Три дня он не принимал душ. Почти не ел. Игнорировал телефонные звонки и эсэмэски. Швырял что-то в стену. Что-то разбил. Но в основном спал и пил и, когда слишком напивался, много думал о том, чтобы набрать ее номер и наговорить бессвязное голосовое сообщение, но, слава богу, этого не произошло, ведь иногда он даже начинал плакать.
Потому что сердце истекало кровью в его проклятой груди.
На четвертый день дверь его спальни распахнулась.
— О черт, чем здесь воняет?
Он повернул голову. На пороге стояли его друзья с одинаковым отвращением на лицах.
— Чего надо? — прорычал он.
— Пришли тебя спасать, — сказал Гевин. — Только, думаю, нам понадобятся противогазы.
— Исчезните.
Гевин прикрыл рукой нос и рот.
— Серьезно, Мак. Здесь воняет, как в клетке у верблюда. Ты тут мочился в постель или что?
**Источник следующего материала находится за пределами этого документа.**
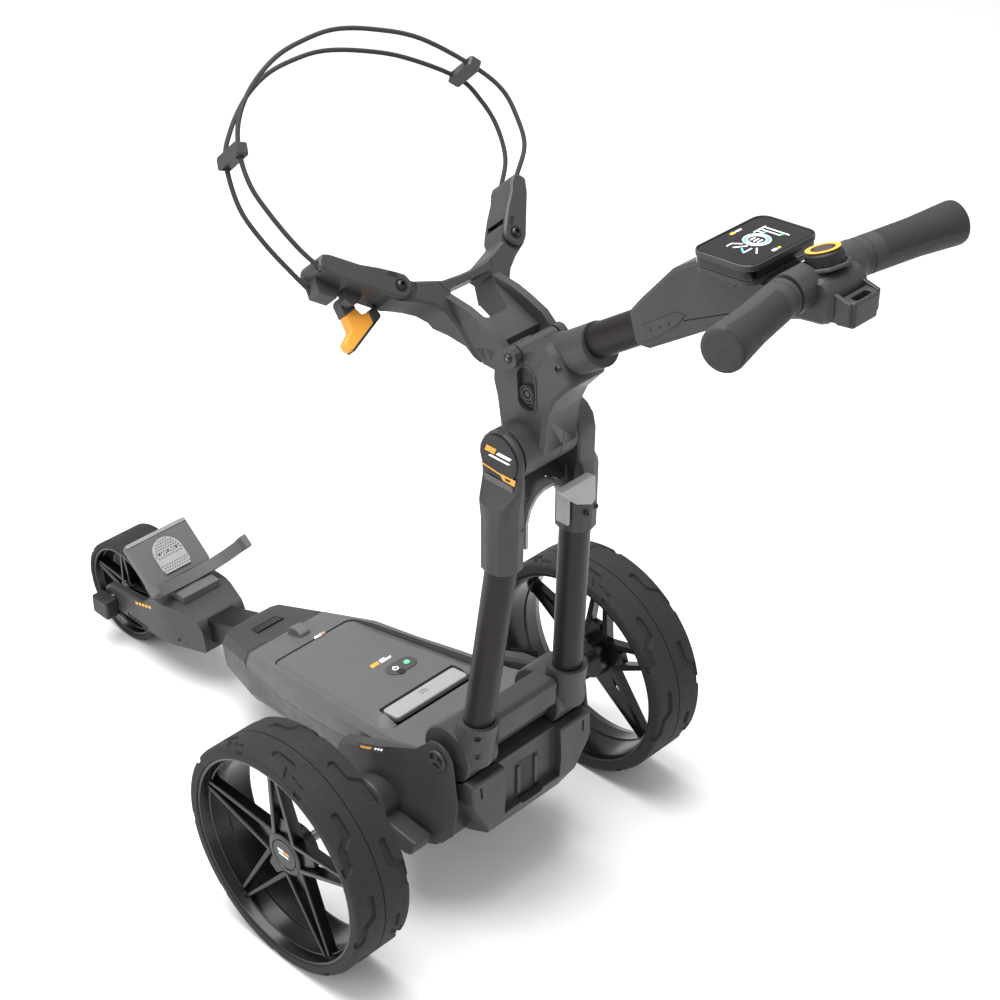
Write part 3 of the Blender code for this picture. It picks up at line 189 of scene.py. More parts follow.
def arc(centre, radius, start, end, steps):
    """Points on a circle from start to end degrees, both ends included."""
    angles = (math.radians(start + (end - start) * i / steps) for i in range(steps + 1))
    return [(centre[0] + radius * math.cos(a), centre[1] + radius * math.sin(a)) for a in angles]


def rounded_box(x0, x1, y0, y1, radius, steps=5):
    corners = (((x1, y1), 0), ((x0, y1), 90), ((x0, y0), 180), ((x1, y0), 270))
    outline = []
    for (x, y), start in corners:
        inward = (x - math.copysign(radius, x - (x0 + x1) / 2), y - math.copysign(radius, y - (y0 + y1) / 2))
        outline += arc(inward, radius, start, start + 90, steps)
    return outline


def mirrored(right_half):
    """An outline from its right half, listed from the bottom of the middle line to the top."""
    return list(right_half) + [(-x, y) for x, y in reversed(right_half) if x > 1e-9]


def mirror_x(point, side):
    return Vector((side * point.x, point.y, point.z))


def tube_line(y):
    """The point at this y on the upper tube's middle line."""
    return TUBE_LINE_POINT + TUBE_LINE_DIR * ((y - TUBE_LINE_POINT.y) / TUBE_LINE_DIR.y)


def smooth_route(points, steps):
    """A curve through the points, with this many steps between two of them."""
    ends = [2 * points[0] - points[1]] + list(points) + [2 * points[-1] - points[-2]]
    route = []
    for a, b, c, d in zip(ends, ends[1:], ends[2:], ends[3:]):
        for i in range(steps):
            t = i / steps
            route.append(
                0.5 * (2 * b + (c - a) * t + (2 * a - 5 * b + 4 * c - d) * t**2 + (3 * b - a - 3 * c + d) * t**3)
            )
    return route + [points[-1]]


# ------------------------------------------------------------------ meshes
def mesh_from(name, points, faces, flat_map=None):
    """A mesh in the frame's coordinates. flat_map gives each point's place on a flattened surface, in metres."""
    mesh = bpy.data.meshes.new(name)
    mesh.from_pydata([LAYOUT @ Vector(p) for p in points], [], faces)
    tidy = bmesh.new()
    tidy.from_mesh(mesh)
    bmesh.ops.recalc_face_normals(tidy, faces=tidy.faces)
    if flat_map:
        layer = tidy.loops.layers.uv.new("UVMap")
        for face in tidy.faces:
            for loop in face.loops:
                loop[layer].uv = flat_map[loop.vert.index]
    tidy.to_mesh(mesh)
    tidy.free()
    return mesh


def loft(name, rings, flat_map=None, capped=True):
    count = len(rings[0])
    points = [p for ring in rings for p in ring]
    faces = [list(range(count)), list(range(len(points) - count, len(points)))] if capped else []
    for i in range(len(rings) - 1):
        for j in range(count):
            k = (j + 1) % count
            faces.append([i * count + j, i * count + k, (i + 1) * count + k, (i + 1) * count + j])
    return mesh_from(name, points, faces, flat_map)


def prism(name, plane_matrix, outline, low, high):
    return loft(name, [[plane_matrix @ Vector((u, v, w)) for u, v in outline] for w in (low, high)])


def turned(name, profile, start, axis, segments=48, ring=False, shape=None):
    """A profile of (distance along the axis, radius) turned about an axis. A ring never meets the axis.

    shape(angle, index, along, radius) may give each point another (along, radius)."""
    axis = Vector(axis).normalized()
    side = axis.orthogonal().normalized()
    other = axis.cross(side)
    points, rings, flat_map = [], [], []
    travelled = 0
    for index, (along, radius) in enumerate(profile):
        if index:
            travelled += math.dist(profile[index - 1], profile[index])
        if radius == 0:
            rings.append([len(points)] * segments)
            points.append(Vector(start) + axis * along)
            flat_map.append((travelled, 0))
            continue
        rings.append(list(range(len(points), len(points) + segments)))
        for j in range(segments):
            a = 2 * math.pi * j / segments
            reach, r = shape(a, index, along, radius) if shape else (along, radius)
            points.append(Vector(start) + axis * reach + r * (math.cos(a) * side + math.sin(a) * other))
            flat_map.append((travelled, abs(math.pi - a) * radius))
    pairs = list(zip(rings, rings[1:]))
    if ring:
        pairs.append((rings[-1], rings[0]))
    faces = []
    for low, high in pairs:
        for j in range(segments):
            k = (j + 1) % segments
            corners = list(dict.fromkeys((low[j], low[k], high[k], high[j])))
            if len(corners) > 2:
                faces.append(corners)
    return mesh_from(name, points, faces, flat_map)


def rod(name, start, end, radius, segments=32):
    start, end = Vector(start), Vector(end)
    length = (end - start).length
    return turned(name, [(0, 0), (0, radius), (length, radius), (length, 0)], start, end - start, segments)


def tube_along(name, route, radius, sides=12):
    rings, flat_map, travelled = [], [], 0
    for i, point in enumerate(route):
        before, after = route[max(i - 1, 0)], route[min(i + 1, len(route) - 1)]
        direction = (after - before).normalized()
        across = direction.cross(Vector((0, 0.2, 1))).normalized()
        matrix = plane(point, across, direction.cross(across))
        travelled += (point - route[max(i - 1, 0)]).length
        rings.append([matrix @ Vector((u, v, 0)) for u, v in arc((0, 0), radius, 0, 360, sides)[:-1]])
        flat_map += [(travelled, abs(sides / 2 - j) / sides) for j in range(sides)]
    return loft(name, rings, flat_map)


def merged(name, meshes):
    """One mesh from several."""
    whole = bmesh.new()
    for mesh in meshes:
        whole.from_mesh(mesh)
        bpy.data.meshes.remove(mesh)
    mesh = bpy.data.meshes.new(name)
    whole.to_mesh(mesh)
    whole.free()
    return mesh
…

Мак швырнул в них подушкой. Она приземлилась в десяти футах от них.
— Уходите.
Изобразив преувеличенный рвотный позыв, Гевин перешагнул через подушку, через груду грязной одежды и пошел в ванную. Мак услышал, как из душа полилась вода.
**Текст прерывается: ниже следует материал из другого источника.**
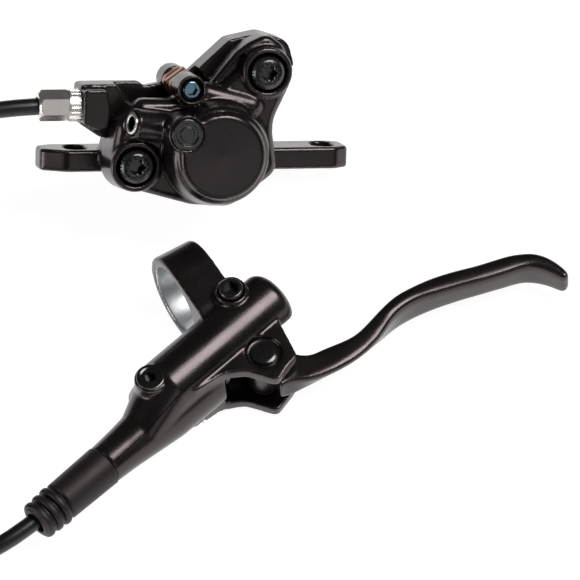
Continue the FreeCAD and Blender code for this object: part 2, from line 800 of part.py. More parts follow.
def clamp_bolt():
    """Socket head bolt that closes the bar clamp."""
    top = CLAMP_HEAD_SEAT + CLAMP_HEAD_HEIGHT
    head = turned([
        (0, CLAMP_HEAD_SEAT, 0),
        (CLAMP_HEAD_RADIUS, CLAMP_HEAD_SEAT, 0.2),
        (CLAMP_HEAD_RADIUS, top, 0.7),
        (0, top, 0),
    ])
    shank = rod(CLAMP_BOLT_RADIUS, CLAMP_TAB_BOTTOM + 0.5, CLAMP_HEAD_SEAT + 0.1)
    body = fused(head, shank).cut(hexagon(4.0, top - 2.4, top + 1))
    return moved(body, V(CLAMP_BOLT_X, CLAMP_BOLT_Y, 0))


def lever_bleed_screw():
    """Bleed screw with a hex socket, sunk in its boss."""
    head = turned([
        (0, BLEED_TOP - BLEED_DEPTH + 1.6, 0),
        (BLEED_RADIUS - 0.6, BLEED_TOP - BLEED_DEPTH + 1.6, 0),
        (BLEED_RADIUS, BLEED_TOP - BLEED_DEPTH + 2.2, 0),
        (BLEED_RADIUS, BLEED_TOP + 0.5, 0.5),
        (0, BLEED_TOP + 0.5, 0),
    ]).cut(hexagon(3.0, BLEED_TOP - 2.0, BLEED_TOP + 1))
    return on_cylinder(moved(head, V(BLEED_S, BLEED_ASIDE, -CYLINDER_Z)))


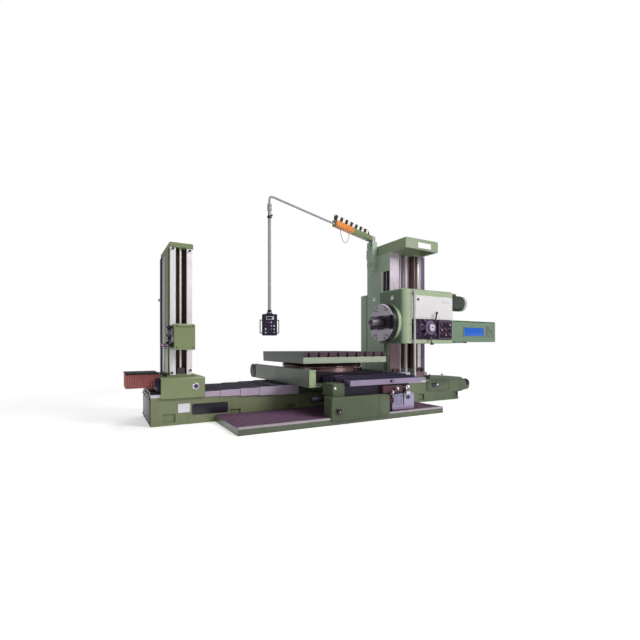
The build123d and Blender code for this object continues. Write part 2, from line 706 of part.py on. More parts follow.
def pump_motor():
    """The small finned motor beside the cabinet."""
    x0 = APRON_RIGHT
    x1 = x0 + PUMP_MOTOR_LENGTH
    y = APRON_FACE + PUMP_MOTOR_DIAMETER / 2 + 40
    z = 250
    motor = bar_x(x0, x1, y, z, PUMP_MOTOR_DIAMETER)
    for i in range(5):
        x = x0 + 16 + i * 17
        motor -= bar_x(x, x + 8, y, z, PUMP_MOTOR_DIAMETER + 2) - bar_x(x, x + 8, y, z,
                                                                         PUMP_MOTOR_DIAMETER - 24)
    return motor


def valve_block():
    """Valve bodies and levers above the cabinet."""
    x0 = APRON_RIGHT - 95
    y1 = BED_FRONT - NECK_FRONT
    y0 = y1 - 60
    body = block(x0, x0 + 330, y0, y1, APRON_TOP + 12, SADDLE_TOP - 18)
    for dx, z in ((175, APRON_TOP + 65), (95, APRON_TOP + 30)):
        body += bar_y(x0 + dx, y0 - 55, y0, z, 16)
        body += Pos(x0 + dx, y0 - 62, z) * Sphere(20)
    body += bar_z(x0 + 445, y1 - 45, APRON_TOP - 15, SADDLE_TOP - 30, 62)
    body += block(x0 + 330, x0 + 445, y1 - 30, y1, APRON_TOP + 30, APRON_TOP + 60)
    return body


# The cross slide and table

def cross_slide():
    left = SADDLE_LEFT + CROSS_SLIDE_INSET
    right = SADDLE_RIGHT - CROSS_SLIDE_INSET
    body = block(left, right, SLIDE_FRONT, SLIDE_BACK, SADDLE_TOP + SLIDE_GAP, CROSS_SLIDE_TOP)
    for x in (CROSS_LEFT + 90, CROSS_LEFT + CROSS_COVER_WIDTH - 180 - CROSS_WAY_WIDTH):
        body -= block(x - SLIDE_GAP, x + CROSS_WAY_WIDTH + SLIDE_GAP, SLIDE_FRONT - 1, SLIDE_BACK + 1, 0,
                      CROSS_WAY_TOP + SEAT_GAP)
    return body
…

— Иди, помойся, засранец, — сказал Гевин, когда вернулся. — Живо. А потом спускайся вниз. Пора нам вмешаться.
Они вышли, и дверь захлопнулась.
Мак смотрел в потолок. Да пошли они. Ему не требовалось ничье вмешательство. Пусть оставят его одного, чтобы он мог предаться страданиям. Он провел рукой по щетинистому подбородку, уловил запах давно не мытого тела и понял, что парни были правы по крайней мере в одном. Душ не помешает.
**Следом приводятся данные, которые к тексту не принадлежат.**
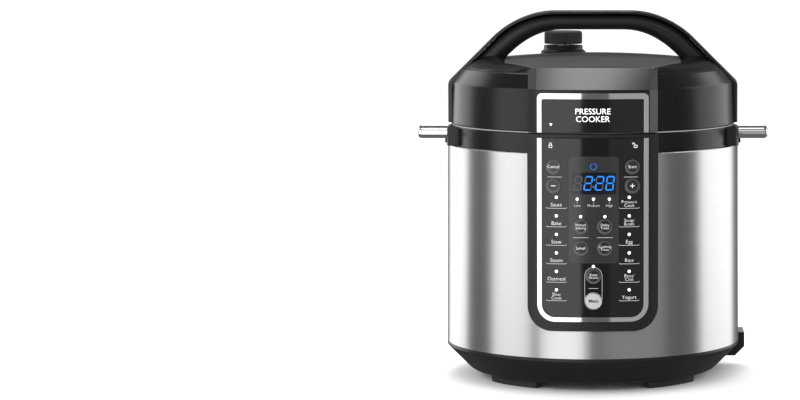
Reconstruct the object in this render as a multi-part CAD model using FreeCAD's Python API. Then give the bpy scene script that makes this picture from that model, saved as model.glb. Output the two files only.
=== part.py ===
import FreeCAD, Part
import math
import os

# Electric pressure cooker, 7.6 litre class. Millimetres, +Z up, front towards -Y.
# The origin is the pot's axis on the plane that the rubber feet stand on.

# ---- fits -------------------------------------------------------------------
FIT = 0.2            # gap between fixed pieces that nest
RUN = 0.3            # gap around a piece that moves
PLY = 0.1            # gap between two curved faces that are glued

# ---- body wall --------------------------------------------------------------
BODY_R = 148.0       # steel wall, outer radius at its foot
BODY_TAPER = 1.4     # how much the radius shrinks up to the wall's top
BODY_Z0 = 36.0
BODY_H = 199.6
BODY_Z1 = BODY_Z0 + BODY_H
STEEL_T = 0.8
STEEL_LIP = 2.9      # inward lip at the wall's top

# ---- base -------------------------------------------------------------------
FLOOR_Z = 7.0        # underside of the base
FLOOR_T = 5.0
BASE_WALL = 3.1
COVER_R = BODY_R - 48.0    # radius of the hole that the bottom cover fills
COVER_T = 2.5
COVER_LEDGE_W = 12.0  # ledge that the bottom cover is screwed to
FOOT_R = BODY_R - 31.0
FOOT_W = 11.0
FOOT_SPAN = 31.3     # degrees of arc
FOOT_AT = 44.0       # degrees from the front or the back
SCREW_R = 1.45
SCREW_HEAD_R = 3.0
SCREW_HEAD_T = 1.8

# ---- collar and outer cooker ------------------------------------------------
COLLAR_R = BODY_R - BODY_TAPER - 3.1
COLLAR_WALL = 3.0
COLLAR_Z1 = BODY_Z1 + 19.2
COLLAR_Z0 = COLLAR_Z1 - 49.8
LOCK_R = COLLAR_R - 16.5   # wall of the outer cooker
LOCK_WALL = 2.0
LOCK_Z1 = COLLAR_Z1 + 17.2  # top of the locking ring
LUG_W = 8.0
LUG_R = LOCK_R + LUG_W
LUG_T = 8.0
LUG_COUNT = 8
LUG_GAP_DEG = 14.0
LEDGE_W = 7.5        # ledge that the pot's rim hangs over
RIM_STEP = 2.0

# ---- heater and sensor ------------------------------------------------------
HEATER_R = LOCK_R - 37.0
HEATER_Z1 = BODY_Z0 + 36.0
HEATER_T = 12.0
COIL_R = HEATER_R - 24.0
COIL_WIRE_R = 4.0
SENSOR_R = 15.5
SENSOR_TRAVEL = 2.0
SPRING_R = 7.0
SPRING_WIRE_R = 0.7
SPRING_PITCH = 2.4
SHIELD_R = LOCK_R - 15.0
SHIELD_Z0 = BODY_Z0 + 2.0
SHIELD_RIM = 12.0
SHIELD_T = 0.8

# ---- inner pot --------------------------------------------------------------
POT_R = LOCK_R - 10.0
POT_WALL = 2.0
POT_FLOOR_T = 3.0
POT_RIM_R = LOCK_R - 2.8
POT_RIM_T = 1.6
POT_CORNER_R = 14.0

# ---- control panel ----------------------------------------------------------
FACE_D = BODY_R + 2.0      # how far its face stands in front of the pot's axis
FACE_R = FACE_D + 90.0     # the panel's own gentle curve
TRIM_HALF_W = 53.8
BEZEL_HALF_W = TRIM_HALF_W + 9.6
BEZEL_FACE_HALF_W = TRIM_HALF_W + 3.7
BEZEL_EDGE_D = FACE_D - 13.0
BEZEL_Z0 = BODY_Z0 + 27.5
BEZEL_CORNER_R = 24.0
TRIM_Z0 = BEZEL_Z0 + 9.3
TRIM_CORNER_R = 17.0
TRIM_W = 4.4
TRIM_PROUD = 0.5
OVERLAY_T = 1.6
PANEL_Z1 = COLLAR_Z1 - 3.8
FRAME_T = 4.3
BOARD_T = 1.6
BOARD_D = FACE_D - 12.5    # front of the display board
BOARD_HALF_W = TRIM_HALF_W - 7.8
KEY_TRAVEL = 0.5
KEY_FLANGE = 0.6
KEY_FLANGE_T = 1.2
PLUNGER_R = 2.2
SWITCH_W = 6.0
LENS_R = 1.4
COLUMN_X = 38.2      # keys beside the display
LED_COLUMN_X = 35.2
MIDDLE_X = 11.7      # keys below the display
CENTRE_X = 0.6
DISPLAY_W = 42.5
DISPLAY_H = 21.2

PANEL_H = PANEL_Z1 - TRIM_Z0 - TRIM_W


def row(share):
    """Height of a row of the panel, a share of its height below its top."""
    return PANEL_Z1 - share * PANEL_H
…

Одеревеневшие мышцы запротестовали, когда он сел и опустил ноги с кровати. Он не мог вспомнить, когда в последний раз так долго не выходил на пробежку. Горячая вода ударила по затекшим плечам.
Конечно, во всем этом просматривалась некая поэтическая справедливость. Основатель книжного клуба
Хотя нет, неправда. Он сам себя поверг. Нарушил одно из самых важных правил: никогда, никогда не лгать. Тысячу раз он имел возможность сказать Лив правду, но он этого не сделал. Даже когда она рассказала ему о своем болезненном прошлом, он убедил себя, что ему нужно больше времени, чтобы найти правильные слова. Он проигнорировал все, что читал в книгах, забыл все уроки, которые пришлось усвоить героям. А теперь слишком поздно.
Мак потер руками лицо и подставил его под горячие струи. Обжигающий ливень стал ему наказанием, выговором, попыткой очиститься. Понадобится тысяча таких душей, чтобы смыть отпечаток Лив с его тела, но даже этого не хватит, чтобы смыть с его сердца воспоминания о том, каково это — решительно, безоглядно, яростно влюбиться. Инструкции никогда не давали советов, как выжить после «недолго и несчастливо». Придется справляться самому.